C53C-0332:
Glacial History of the Pirrit Hills, West Antarctica

Friday, 19 December 2014
Perry E Spector and John O Stone, University of Washington Seattle Campus, Seattle, WA, United States
Abstract:
We present new ice-thickness constraints from the Pirrit Hills, a small, far-flung group of nunataks located in the Weddell Sector. At the Pirrit Hills, fresh glacial erratics indicate ice levels ~350-450 m above present during the last ice age. The highest erratics have preliminary 10Be exposure ages of ~16 ka, and the ages generally decrease with decreasing elevation, recording the thinning of the ice in the region. Despite the evidence of thicker ice, weathered bedrock extends down to the present ice level, implying prolonged subaerial weathering prior to the last ice age. These features, and the lack of evidence for wet-based glacial erosion, indicate cold-based and non-erosive ice cover. Over the elevation range in which we found glacial erratics, bedrock 10Be, 26Al, and 21Ne concentrations are consistent with modest ice cover, and have exposure ages ranging from ~0.3-1.5 Myr.

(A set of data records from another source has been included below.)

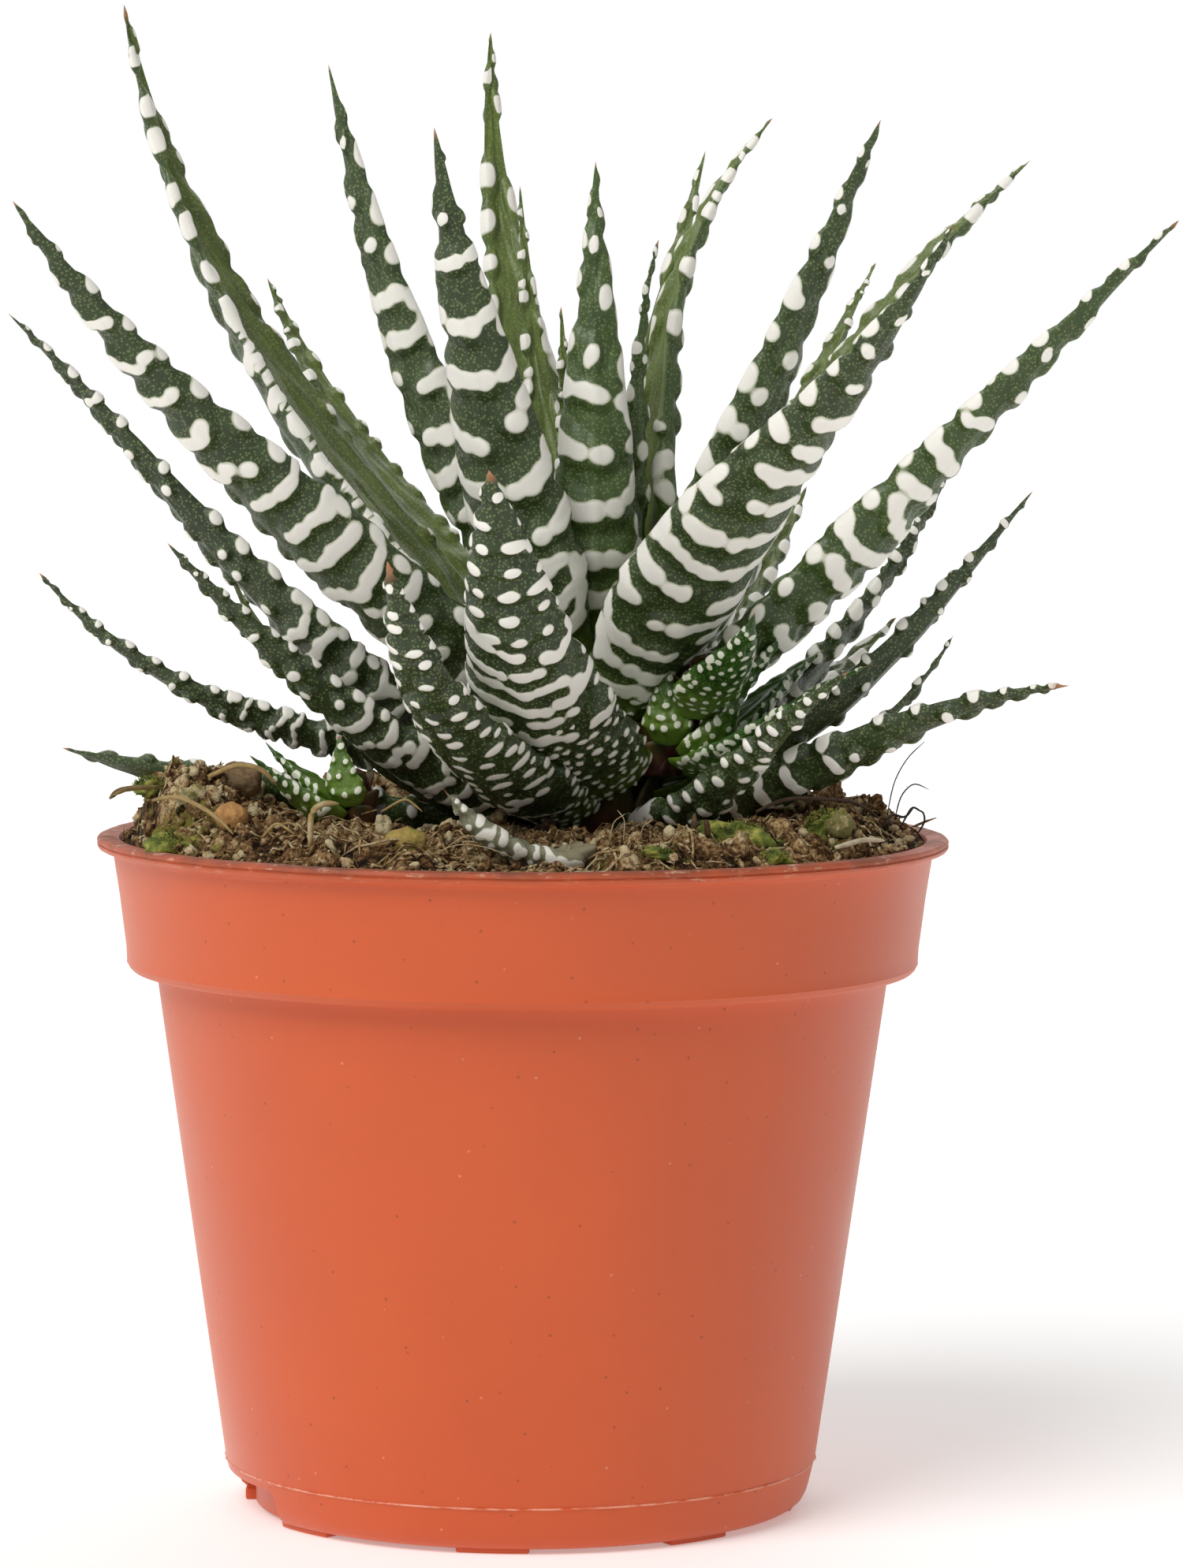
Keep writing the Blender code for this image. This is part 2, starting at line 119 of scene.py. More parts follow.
def dress(piece, stuff, replaces=None):
    piece.data.materials.clear()
    piece.data.materials.append(stuff)
    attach(piece, "root")
    if replaces:
        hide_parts(replaces)
    return piece


def addAttribute(piece, name, values):
    data = piece.data.attributes.new(name, "FLOAT", "POINT")
    data.data.foreach_set("value", np.asarray(values, np.float32).ravel())


def pickOnly(piece):
    bpy.ops.object.select_all(action="DESELECT")
    piece.select_set(True)
    bpy.context.view_layer.objects.active = piece


def turnOutward(piece, merge=None):
    # all faces point outwards, once points closer than merge are one, mm
    pickOnly(piece)
    bpy.ops.object.mode_set(mode="EDIT")
    bpy.ops.mesh.select_all(action="SELECT")
    if merge:
        bpy.ops.mesh.remove_doubles(threshold=merge * mm)
    bpy.ops.mesh.normals_make_consistent(inside=False)
    bpy.ops.object.mode_set(mode="OBJECT")


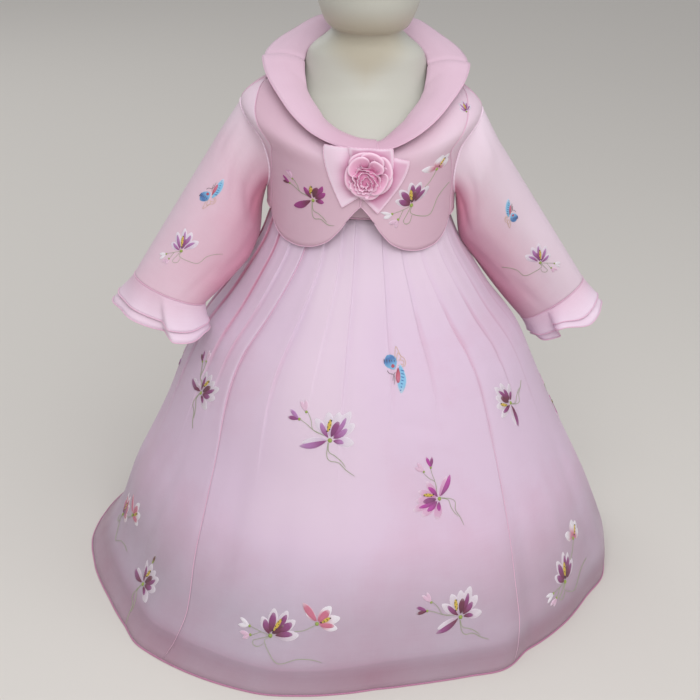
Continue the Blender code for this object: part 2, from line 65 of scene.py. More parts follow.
SKIRT_NAMES = ("z", "half_width", "half_depth", "shift_x")
SKIRT = (
    (0.000, 0.2835, 0.282, 0.000), (0.020, 0.2755, 0.274, 0.008), (0.050, 0.2635, 0.263, 0.013),
    (0.100, 0.2460, 0.243, 0.011), (0.140, 0.2280, 0.225, 0.0105), (0.180, 0.2095, 0.205, 0.009),
    (0.235, 0.1865, 0.182, 0.006), (0.280, 0.1655, 0.158, 0.005), (0.320, 0.1360, 0.130, 0.003),
    (0.350, 0.1170, 0.111, 0.002), (0.377, 0.1010, 0.094, 0.001), (0.400, 0.0920, 0.083, 0.000),
    (0.417, 0.0860, 0.076, 0.000),
)
HEM_NAMES = ("angle", "radius")
HEM = (
    (-180, 0.280), (-150, 0.281), (-120, 0.284), (-90, 0.286), (-78, 0.281), (-66, 0.279), (-53, 0.2855),
    (-44, 0.296), (-32, 0.2965), (-17, 0.296), (-8, 0.288), (1, 0.278), (8, 0.271), (18, 0.269), (27, 0.272),
    (35, 0.279), (45, 0.268), (58, 0.269), (70, 0.272), (82, 0.285), (90, 0.287), (120, 0.286), (150, 0.282),
    (180, 0.280),
)
# Each knife pleat: its angle at the waist, at z 0.30 and at the hem, its depth
# in mm, and the height where it has opened out. A seam runs in four of them.
PLEAT_NAMES = ("waist", "middle", "hem", "depth", "opens")
PLEATS = [dict(zip(PLEAT_NAMES, row)) for row in (
    (-88, -92, -93, 3.5, 0.20), (-72, -78, -80, 4.5, 0.20), (-57, -61, -66, 4.5, 0.22),
    (-44, -53, -53, 4.0, 0.25), (-32, -47, -38, 4.5, 0.20), (-20.5, -30, -27, 4.0, 0.22),
    (-10.5, -16, -16, 2.5, 0.28), (-2.8, -5.5, -6, 3.5, 0.22), (14, 10.3, 9, 3.0, 0.28),
    (25, 25, 23, 2.5, 0.28), (36.3, 43.5, 38, 4.0, 0.16), (51.5, 58, 54, 3.5, 0.24),
    (66, 70, 68, 4.0, 0.24), (80, 83, 82, 3.5, 0.24), (95, 96, 96, 3.5, 0.24),
    (110, 111, 110, 3.5, 0.24), (126, 126, 125, 3.5, 0.24), (141, 140, 140, 4.0, 0.20),
    (156, 155, 155, 3.5, 0.24), (172, 171, 171, 3.5, 0.24), (188, 188, 188, 3.5, 0.24),
    (204, 204, 204, 3.5, 0.24), (219, 220, 220, 4.0, 0.20), (234, 234, 234, 3.5, 0.24),
    (253, 251, 251, 3.5, 0.24),
)]
SEAM_PLEATS = (4, 10, 17, 22)

JACKET_NAMES = ("s", "half_width", "front", "back", "z_front", "z_side", "z_back")
JACKET = (
    (0.00, 0.0955, 0.0955, 0.083, 0.408, 0.408, 0.404), (0.14, 0.0955, 0.0955, 0.083, 0.427, 0.427, 0.425),
    (0.30, 0.0965, 0.0955, 0.084, 0.446, 0.447, 0.447), (0.50, 0.1030, 0.0940, 0.085, 0.466, 0.479, 0.476),
    (0.72, 0.1205, 0.0900, 0.083, 0.481, 0.513, 0.508), (0.88, 0.0970, 0.0815, 0.073, 0.4855, 0.536, 0.545),
    (1.00, 0.0700, 0.0725, 0.062, 0.4885, 0.543, 0.566),
)
SCALLOP = (
    (0, 0.4370), (3, 0.4320), (6, 0.4260), (12, 0.4110), (20, 0.3970), (30, 0.3895), (40, 0.3870), (50, 0.3882),
    (59, 0.3930), (66, 0.4020), (70, 0.4100), (90, 0.4100),
)
PRINCESS = ((0.0, 70), (0.25, 70), (0.45, 62), (0.60, 54), (0.72, 57), (0.80, 68), (0.88, 86), (1.0, 90))
ARM_MIDDLE, ARM_HEIGHT, ARM_SPREAD = 0.42, 0.30, 20.0

COLLAR_NAMES = ("angle", "roll_radius", "roll_z", "edge_radius", "edge_z")
COLLAR = (
    (-30, 0.0665, 0.5080, 0.0945, 0.5035), (-15, 0.0685, 0.5010, 0.0925, 0.4955),
    (0, 0.0690, 0.4970, 0.0920, 0.4925), (15, 0.0685, 0.5010, 0.0925, 0.4955),
    (30, 0.0665, 0.5080, 0.0945, 0.5035), (45, 0.0650, 0.5205, 0.0972, 0.5180),
    (60, 0.0637, 0.5310, 0.0985, 0.5345), (75, 0.0620, 0.5440, 0.1000, 0.5470),
    (90, 0.0612, 0.5545, 0.1005, 0.5565), (105, 0.0615, 0.5610, 0.0985, 0.5625),
    (125, 0.0597, 0.5685, 0.0925, 0.5715), (145, 0.0580, 0.5775, 0.0855, 0.5835),
    (180, 0.0560, 0.5850, 0.0800, 0.5900),
)
SLEEVE_NAMES = ("u", "top_x", "top_z", "under_x", "under_z", "half_depth", "shift_y")
SLEEVE = {
    "left": (
        (0.00, 0.1205, 0.5130, 0.0955, 0.4270, 0.032, 0.000),
        (0.14, 0.1385, 0.4890, 0.1005, 0.4030, 0.036, -0.004),
        (0.32, 0.1572, 0.4583, 0.1010, 0.3835, 0.038, -0.013),
        (0.52, 0.1771, 0.4254, 0.1080, 0.3622, 0.036, -0.027),
        (0.76, 0.2008, 0.3860, 0.1260, 0.3414, 0.032, -0.043),
        (1.00, 0.2243, 0.3470, 0.1528, 0.3180, 0.027, -0.062),
    ),
    "right": (
        (0.00, 0.1205, 0.5130, 0.0955, 0.4270, 0.032, 0.000),
        (0.14, 0.1325, 0.4870, 0.0985, 0.4045, 0.036, 0.003),
        (0.32, 0.1539, 0.4525, 0.1030, 0.3750, 0.037, 0.013),
        (0.52, 0.1790, 0.4136, 0.1240, 0.3420, 0.034, 0.024),
        (0.76, 0.2099, 0.3660, 0.1520, 0.3030, 0.031, 0.036),
        (1.00, 0.2418, 0.3172, 0.1785, 0.2700, 0.027, 0.047),
    ),
}
RUFFLE = {
    "top_length": 0.0245, "under_length": 0.017, "front_length": 0.0255,
    "top_flare": 0.0030, "under_flare": 0.0150, "front_flare": 0.010, "wave": 0.0045,
}
RUFFLE_LAYERS = {"upper": (1.0, 0.0), "lower": (1.38, 0.0025)}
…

Around 450 m above the present ice level, bedrock 10Be, 26Al, and 21Ne concentrations increase by a factor of ~4-5 and do not indicate past ice cover. This height coincides with a break in the otherwise steep slopes of the Pirrit Hills, and the bedrock above is more weathered than the bedrock below. This transition marks the height above which ice cover, if it has occurred in the past few million years, has been very rare, brief, and cold-based. This feature may relate to the trimline imprinted on ridges in the Ellsworth Mountains. In both cases, alpine landscapes have been preserved by a polar climate and glacial highstands rising only partway up the mountain flanks.